Another evidence synthesis and perspective on treatment of DM 2

The conclusions of this Annals piece must sound heretical to the one-size-fits-all EBM Nazis (italics mine):

Some diabetes guidelines set low glycemic control goals for patients with type 2 diabetes mellitus (such as a hemoglobin A1c level as low as 6.5% to 7.0%) to avoid or delay complications. Our review and critique of recent large randomized trials in patients with type 2 diabetes suggest that tight glycemic control burdens patients with complex treatment programs, hypoglycemia, weight gain, and costs and offers uncertain benefits in return. We believe clinicians should prioritize supporting well-being and healthy lifestyles, preventive care, and cardiovascular risk reduction in these patients. Glycemic control efforts should individualize hemoglobin A1c targets so that those targets and the actions necessary to achieve them reflect patients' personal and clinical context and their informed values and preferences.

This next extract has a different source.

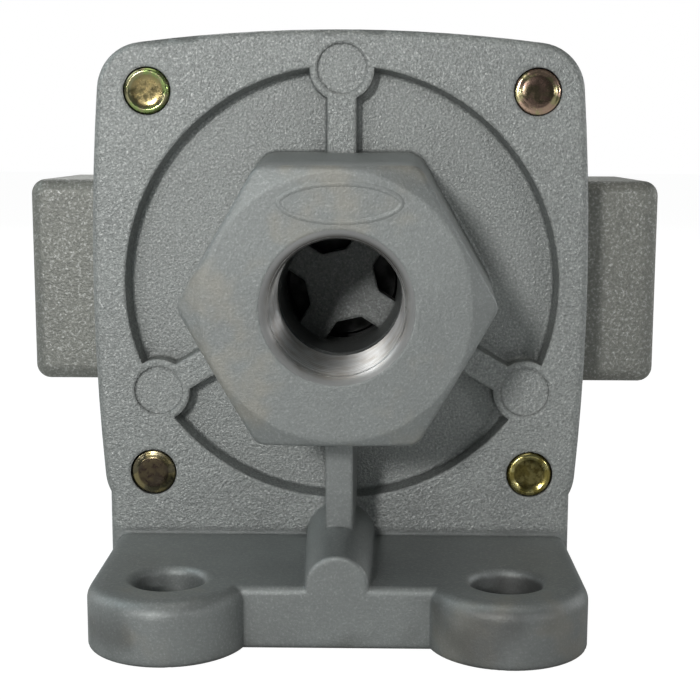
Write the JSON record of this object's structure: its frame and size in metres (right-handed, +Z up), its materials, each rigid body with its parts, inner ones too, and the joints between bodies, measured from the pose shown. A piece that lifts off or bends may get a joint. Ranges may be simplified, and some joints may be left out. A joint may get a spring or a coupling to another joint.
{
  "type": "cut-off valve",
  "caption": "Diaphragm cut-off valve for compressed air: hexagonal inlet port in front, a port at each side, exhaust port behind, and a foot to bolt it down by.",
  "frame": {"origin": "underside of the foot, midway between its two bolt holes", "axes": "+X to the right and +Z up as seen from the front, +Y from the inlet port towards the exhaust port"},
  "size_m": [0.1112, 0.095, 0.0946],
  "materials": {
    "cast_aluminium": "as cast, fine grain",
    "body_casting": "as cast, fine grain",
    "yellow_zinc": "yellow passivated zinc",
    "spring_steel": "bright drawn wire",
    "plated_steel": "zinc plated",
    "blackened_steel": "oil-blackened",
    "bush_brass": "machined",
    "machined_aluminium": "machined",
    "black_rubber": "matte"
  },
  "bodies": {
    "housing": {"front_cover": "cast_aluminium", "rear_body": "body_casting", "cover_o_ring": "black_rubber", "return_spring": "spring_steel", "spring_seat": "machined_aluminium", "guide_bush": "bush_brass", "clamp_screw_1": "yellow_zinc", "clamp_screw_2": "yellow_zinc", "clamp_screw_3": "yellow_zinc", "clamp_screw_4": "yellow_zinc", "lock_washer_1": "yellow_zinc", "lock_washer_2": "yellow_zinc", "lock_washer_3": "yellow_zinc", "lock_washer_4": "yellow_zinc"},
    "valve_disc": {"diaphragm": "black_rubber", "front_disc": "blackened_steel", "rear_disc": "plated_steel", "stem": "plated_steel", "stem_nut": "blackened_steel", "stem_lock_washer": "blackened_steel"}
  },
  "joints": [
    {"name": "disc_slide", "type": "slide", "parent": "housing", "child": "valve_disc", "axis": [0, 1, 0], "range_m": [0, 0.003], "stiffness_N_per_m": 400, "springref_m": -0.004, "deforming": ["return_spring"]}
  ]
}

In its negative view of tight glycemic control in DM 2 this review, in my opinion, does not make enough of a distinction between microvascular and macrovascular outcomes.

One remarkable outcome of all the DM 2 trials abstracted in the review was weight gain. That’s the price you pay for intensive glycemic control with insulin and insulin secretogogues and it’s precisely the outcome you do not want if you’re trying to reduce macrovascular disease. That helps explain why macrovascular disease is an elusive target and why macrovascular complications were increased in the ACCORD study. As I said here, I will offer a theory on diabetes treatment and macrovascular disease in a future post.

2 comments:

Anonymous said...

The microvascular outcomes you are so confident in are not very impressive.

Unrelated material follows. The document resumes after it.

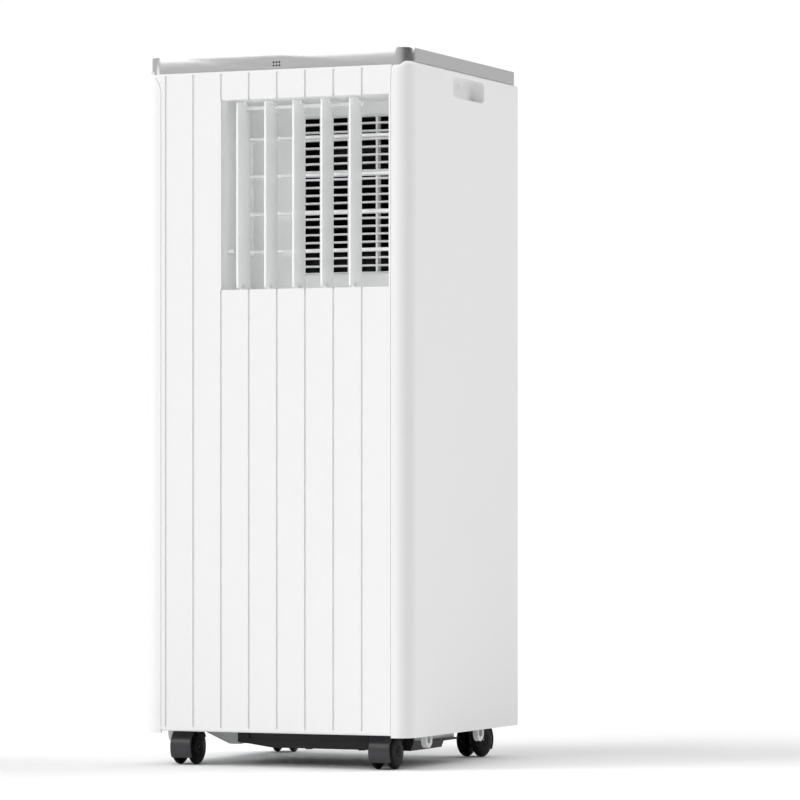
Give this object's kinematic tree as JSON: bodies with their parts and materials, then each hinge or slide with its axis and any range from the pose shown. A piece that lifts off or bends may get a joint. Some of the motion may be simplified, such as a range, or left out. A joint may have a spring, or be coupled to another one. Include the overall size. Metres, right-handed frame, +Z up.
{
  "type": "portable air conditioner",
  "caption": "Narrow column portable air conditioner on swivel casters, with a planked front, a vaned air outlet, a metallic cap, side hand recesses and a round rear exhaust port.",
  "frame": {"origin": "on the floor, under the centre of the cabinet's plan", "axes": "+Z up, the louvred front faces -Y, +X is to the right seen from the front"},
  "size_m": [0.28, 0.272, 0.68],
  "materials": {
    "white_panel": "fine satin texture",
    "white_vent": "satin",
    "grey_base": "satin",
    "silver_cap": "satin metallic",
    "black_gloss": "gloss",
    "smoke_lens": "gloss",
    "grey_button": "satin",
    "black_plastic": "satin",
    "caster_plastic": "satin",
    "caster_tread": "matte",
    "steel": "brushed",
    "galvanised": "zinc spangle",
    "coil_fins": "satin fins",
    "copper": "drawn copper tube",
    "can_paint": "baked black paint",
    "circuit_board": "solder mask",
    "black_rubber": "matte",
    "filter_net": "woven net"
  },
  "bodies": {
    "cabinet": {"front_panel": "white_panel", "left_side_panel": "white_panel", "right_side_panel": "white_panel", "rear_panel": "white_panel", "top_cap": "silver_cap", "control_panel": "black_gloss", "display_lens": "smoke_lens", "display_board": "circuit_board", "base_pan": "grey_base", "compressor_tray": "black_plastic", "mid_deck": "grey_base", "outlet_duct": "white_vent", "outlet_grille": "white_vent", "swing_motor": "galvanised", "upper_scroll": "black_plastic", "upper_motor": "galvanised", "evaporator": "coil_fins", "lower_scroll": "black_plastic", "lower_motor": "galvanised", "condenser": "coil_fins", "exhaust_collar": "white_panel", "compressor": "can_paint", "compressor_feet": "black_rubber", "refrigerant_pipes": "copper", "electrical_box": "galvanised", "control_board": "circuit_board", "cord_gland": "black_plastic", "panel_screws": "steel"},
    "vane_1": {"vane_1": "white_vent"},
    "vane_2": {"vane_2": "white_vent"},
    "vane_3": {"vane_3": "white_vent"},
    "vane_4": {"vane_4": "white_vent"},
    "vane_5": {"vane_5": "white_vent"},
    "vane_link": {"vane_link": "white_vent"},
    "slat_1": {"slat_1": "white_vent"},
    "slat_2": {"slat_2": "white_vent"},
    "slat_3": {"slat_3": "white_vent"},
    "slat_4": {"slat_4": "white_vent"},
    "slat_link": {"slat_link": "white_vent"},
    "upper_blower": {"upper_impeller": "black_plastic"},
    "lower_blower": {"lower_impeller": "black_plastic"},
    "button_power": {"button_power": "grey_button"},
    "button_mode": {"button_mode": "grey_button"},
    "button_down": {"button_down": "grey_button"},
    "button_up": {"button_up": "grey_button"},
    "intake_filter": {"intake_grille": "white_panel", "filter_mesh": "filter_net"},
    "drain_plug": {"drain_plug": "black_rubber"},
    "caster_fl": {"caster_fl_fork": "caster_plastic"},
    "caster_fl_wheelset": {"caster_fl_axle": "steel", "caster_fl_wheels": "caster_tread"},
    "caster_fr": {"caster_fr_fork": "caster_plastic"},
    "caster_fr_wheelset": {"caster_fr_axle": "steel", "caster_fr_wheels": "caster_tread"},
    "caster_rl": {"caster_rl_fork": "caster_plastic"},
    "caster_rl_wheelset": {"caster_rl_axle": "steel", "caster_rl_wheels": "caster_tread"},
    "caster_rr": {"caster_rr_fork": "caster_plastic"},
    "caster_rr_wheelset": {"caster_rr_axle": "steel", "caster_rr_wheels": "caster_tread"}
  },
  "joints": [
    {"name": "vane_1_turn", "type": "hinge", "parent": "cabinet", "child": "vane_1", "pos_m": [-0.0414, -0.118, 0.5455], "axis": [0, 0, 1], "range_deg": [-30, 30]},
    {"name": "vane_2_turn", "type": "hinge", "parent": "cabinet", "child": "vane_2", "pos_m": [-0.012, -0.118, 0.5455], "axis": [0, 0, 1], "range_deg": [-30, 30]},
    {"name": "vane_3_turn", "type": "hinge", "parent": "cabinet", "child": "vane_3", "pos_m": [0.0174, -0.118, 0.5455], "axis": [0, 0, 1], "range_deg": [-30, 30]},
    {"name": "vane_4_turn", "type": "hinge", "parent": "cabinet", "child": "vane_4", "pos_m": [0.0468, -0.118, 0.5455], "axis": [0, 0, 1], "range_deg": [-30, 30]},
    {"name": "vane_5_turn", "type": "hinge", "parent": "cabinet", "child": "vane_5", "pos_m": [0.0762, -0.118, 0.5455], "axis": [0, 0, 1], "range_deg": [-30, 30]},
    {"name": "vane_link_pivot", "type": "hinge", "parent": "vane_3", "child": "vane_link", "pos_m": [0.0174, -0.1065, 0.63], "axis": [0, 0, 1], "range_deg": [-30, 30]},
    {"name": "slat_1_tilt", "type": "hinge", "parent": "cabinet", "child": "slat_1", "pos_m": [0.03, -0.086, 0.4929], "axis": [1, 0, 0], "range_deg": [-30, 30]},
    {"name": "slat_2_tilt", "type": "hinge", "parent": "cabinet", "child": "slat_2", "pos_m": [0.03, -0.086, 0.5291], "axis": [1, 0, 0], "range_deg": [-30, 30]},
    {"name": "slat_3_tilt", "type": "hinge", "parent": "cabinet", "child": "slat_3", "pos_m": [0.03, -0.086, 0.5653], "axis": [1, 0, 0], "range_deg": [-30, 30]},
    {"name": "slat_4_tilt", "type": "hinge", "parent": "cabinet", "child": "slat_4", "pos_m": [0.03, -0.086, 0.6015], "axis": [1, 0, 0], "range_deg": [-30, 30]},
    {"name": "slat_link_pivot", "type": "hinge", "parent": "slat_1", "child": "slat_link", "pos_m": [-0.0513, -0.077, 0.4929], "axis": [1, 0, 0], "range_deg": [-30, 30]},
    {"name": "upper_blower_spin", "type": "hinge", "parent": "cabinet", "child": "upper_blower", "pos_m": [0.05, 0.0043, 0.5476], "axis": [1, 0, 0], "continuous": true},
    {"name": "lower_blower_spin", "type": "hinge", "parent": "cabinet", "child": "lower_blower", "pos_m": [0, -0.012, 0.332], "axis": [1, 0, 0], "continuous": true},
    {"name": "button_power_press", "type": "slide", "parent": "cabinet", "child": "button_power", "axis": [0, 0, -1], "range_m": [0, 0.0008], "stiffness_N_per_m": 900, "springref_m": -0.0004},
    {"name": "button_mode_press", "type": "slide", "parent": "cabinet", "child": "button_mode", "axis": [0, 0, -1], "range_m": [0, 0.0008], "stiffness_N_per_m": 900, "springref_m": -0.0004},
    {"name": "button_down_press", "type": "slide", "parent": "cabinet", "child": "button_down", "axis": [0, 0, -1], "range_m": [0, 0.0008], "stiffness_N_per_m": 900, "springref_m": -0.0004},
    {"name": "button_up_press", "type": "slide", "parent": "cabinet", "child": "button_up", "axis": [0, 0, -1], "range_m": [0, 0.0008], "stiffness_N_per_m": 900, "springref_m": -0.0004},
    {"name": "intake_filter_pull", "type": "slide", "parent": "cabinet", "child": "intake_filter", "axis": [0, 1, 0], "range_m": [0, 0.04]},
    {"name": "drain_plug_pull", "type": "slide", "parent": "cabinet", "child": "drain_plug", "axis": [0, 1, 0], "range_m": [0, 0.025]},
    {"name": "caster_fl_swivel", "type": "hinge", "parent": "cabinet", "child": "caster_fl", "pos_m": [-0.104, -0.1135, 0.045], "axis": [0, 0, 1], "continuous": true},
    {"name": "caster_fl_roll", "type": "hinge", "parent": "caster_fl", "child": "caster_fl_wheelset", "pos_m": [-0.104, -0.1085, 0.017], "axis": [1, 0, 0], "continuous": true},
    {"name": "caster_fr_swivel", "type": "hinge", "parent": "cabinet", "child": "caster_fr", "pos_m": [0.104, -0.1135, 0.045], "axis": [0, 0, 1], "continuous": true},
    {"name": "caster_fr_roll", "type": "hinge", "parent": "caster_fr", "child": "caster_fr_wheelset", "pos_m": [0.104, -0.1085, 0.017], "axis": [1, 0, 0], "continuous": true},
    {"name": "caster_rl_swivel", "type": "hinge", "parent": "cabinet", "child": "caster_rl", "pos_m": [-0.104, 0.117, 0.045], "axis": [0, 0, 1], "continuous": true},
    {"name": "caster_rl_roll", "type": "hinge", "parent": "caster_rl", "child": "caster_rl_wheelset", "pos_m": [-0.10313, 0.11208, 0.017], "axis": [-0.9848, -0.1736, 0], "continuous": true},
    {"name": "caster_rr_swivel", "type": "hinge", "parent": "cabinet", "child": "caster_rr", "pos_m": [0.104, 0.117, 0.045], "axis": [0, 0, 1], "continuous": true},
    {"name": "caster_rr_roll", "type": "hinge", "parent": "caster_rr", "child": "caster_rr_wheelset", "pos_m": [0.10313, 0.11208, 0.017], "axis": [-0.9848, 0.1736, 0], "continuous": true}
  ],
  "couplings": [
    {"joint": "vane_1_turn", "follows": "vane_3_turn", "ratio": 1},
    {"joint": "vane_2_turn", "follows": "vane_3_turn", "ratio": 1},
    {"joint": "vane_4_turn", "follows": "vane_3_turn", "ratio": 1},
    {"joint": "vane_5_turn", "follows": "vane_3_turn", "ratio": 1},
    {"joint": "vane_link_pivot", "follows": "vane_3_turn", "ratio": -1},
    {"joint": "slat_2_tilt", "follows": "slat_1_tilt", "ratio": 1},
    {"joint": "slat_3_tilt", "follows": "slat_1_tilt", "ratio": 1},
    {"joint": "slat_4_tilt", "follows": "slat_1_tilt", "ratio": 1},
    {"joint": "slat_link_pivot", "follows": "slat_1_tilt", "ratio": -1}
  ]
}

UKPDS and ADVANCE showed clinically insignificant differences in outcomes with tight vs. "typical" control.

"retinopathy" with no visual differences (ukpds), and "nephropathy" (advance) that didn't matter for any patients. These are meaningless surrogate differences that don't matter for patients.

Interestingly, the retinopathy benefit, however inconsequential, wasn't seen in ADVANCE, and the nephropathy "benefit" wasn't as clear in UKPDS.

R. W. Donnell said...

In UKPDS the nephropathy outcome was a rise in creatinine if I remember correctly.

I suppose what "matters" is in the perception of the patient but for me a creatinine rise would matter as would a number of other asymptomatic endpoints, but that's just me.

I'm all for honoring patients' preferences. I believe the best approach would be to select the glycemic goal for the individual patient based on that patient's values about what outcomes are, or are not, worth the trouble to achieve particular HgbA1C goals.